Johnson expostulated and demanded that his opponent “name a single country in the world that has a functioning app”. Starmer didn’t bother with any cheap points about who gets to ask questions (“it’s not leader of the opposition’s questions”), and answered: “Germany.” This is a good answer because many have a tendency to think they do things better in Germany. It is not really true in this case, because the German app is poor at estimating distances; the German test and tracing system is better than ours because it has more efficient human testers and tracers.

But again, Columbo had put the suspect behind bars and was on to his third case: the case of the “dodgy” child poverty figures that the prime minister had made up the week before.
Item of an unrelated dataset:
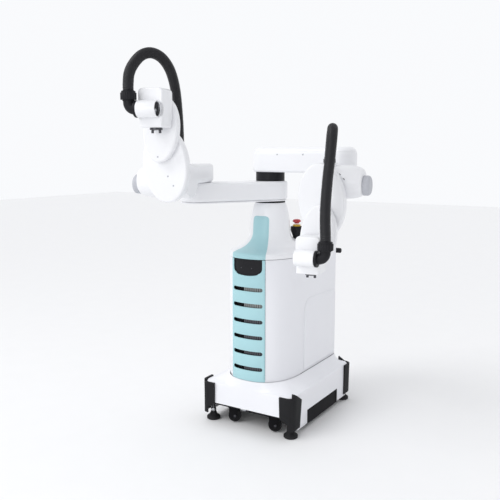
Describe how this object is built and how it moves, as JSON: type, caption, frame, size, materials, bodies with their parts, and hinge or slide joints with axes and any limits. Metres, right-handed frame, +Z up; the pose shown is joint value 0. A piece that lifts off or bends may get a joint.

Revelling in his portrayal as a cross between Columbo, Rumpole of the Bailey and Jonathan Sumption, Starmer said, “No more witnesses; I rest my case,” and invited the prime minister to “do the decent thing and correct the record”.

Johnson responded by making up some more numbers about child poverty, but Starmer had already summed him up: “He either dodges the question or gives dodgy answers.” It was a dramatic triumph. Calling another MP “dodgy” is just as unparliamentary as accusing them of misleading the house – Dennis Skinner, the Labour heckler, was once thrown out of the chamber for calling David Cameron “Dodgy Dave” – but Starmer got away with it because everyone thinks it is sort of true.

It was a brilliant performance by Starmer, but it was entirely theatrical and not at all lawyerly. If the proceedings had been presided over by a judge, the judge would have awarded all three cases to the prime minister. But Starmer won the day because he played the part of a lawyer to perfection.